Nuclear option to break logjam
Peter Dutton has finally started to turn up the heat on the Albanese government to get its house in order on the expensive and unruly decarbonisation challenge. The Opposition Leader has proposed converting old coal-fired power sites into small-scale nuclear plants as part of the Coalition’s future energy plan. Given the difficulties being experienced in the delivery of a reliable energy future through renewables, backup and storage, it is an idea that deserves serious consideration.
All governments have been guilty of underestimating the enormous task of decarbonisation, one made even tougher by the Albanese government’s rush to legislate a 2030 target that requires 82 per cent of electricity to come from renewable sources. The latest appraisal is that delivery of renewable projects is running at about half the pace required to meet the target. As Chris Bowen has detailed, Australia must install 22,000 500-watt solar panels every day for eight years, along with 40 seven-megawatt wind turbines every month, plus 10,000km of additional transmission lines. On top of this there must be backup generation and storage for when the sun doesn’t shine and there are periods of wind drought that can becalm fleets of wind turbines for days or weeks.
The Snowy Hydro 2.0 scheme remains a cautionary tale of how difficult the task can be. Construction of the pumped hydro project is years behind schedule and billions of dollars over budget. The latest news is that the government will soon sign a cost-plus agreement with the contractor because it is not possible to make accurate forecasts on costs. As former power executive Ted Woodley detailed in our opinion pages on Tuesday, the government has committed additional, unlimited taxpayer funds in the 2023-24 budget to build Snowy 2.0 and its grid connection without any review and regardless of the cost or viability.
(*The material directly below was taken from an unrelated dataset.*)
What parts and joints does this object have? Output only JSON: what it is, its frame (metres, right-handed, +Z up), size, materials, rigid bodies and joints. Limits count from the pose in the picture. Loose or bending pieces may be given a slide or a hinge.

Progress is equally slow on securing the land needed to build a cross-state system of transmission lines. Offshore wind is being touted as the next big thing but the slow process of securing public support and environmental approvals has yet to begin in earnest. Policymakers eager to do deals to bring offshore wind to Australia would be wise to study what has happened in the United Kingdom, where prices have run out of control and the bill has been handed back to the government.
Mr Dutton is attempting to outflank the government on its net-zero agenda. He is betting that voters will wake up to the disconnect between claims that renewable energy is the cheapest form of energy and seeing their power prices continue to soar. Claims that nuclear is too expensive relative to alternatives is being challenged by experience when the additional costs of delays, storage and backup are included in the renewables equation.
Proper cost-benefit analysis has been sorely lacking in the rush to net zero. Nationals leader David Littleproud told ABC listeners on Thursday about the high environmental price being paid as well.
Nuclear is back on the table in Europe, and it should be here as well.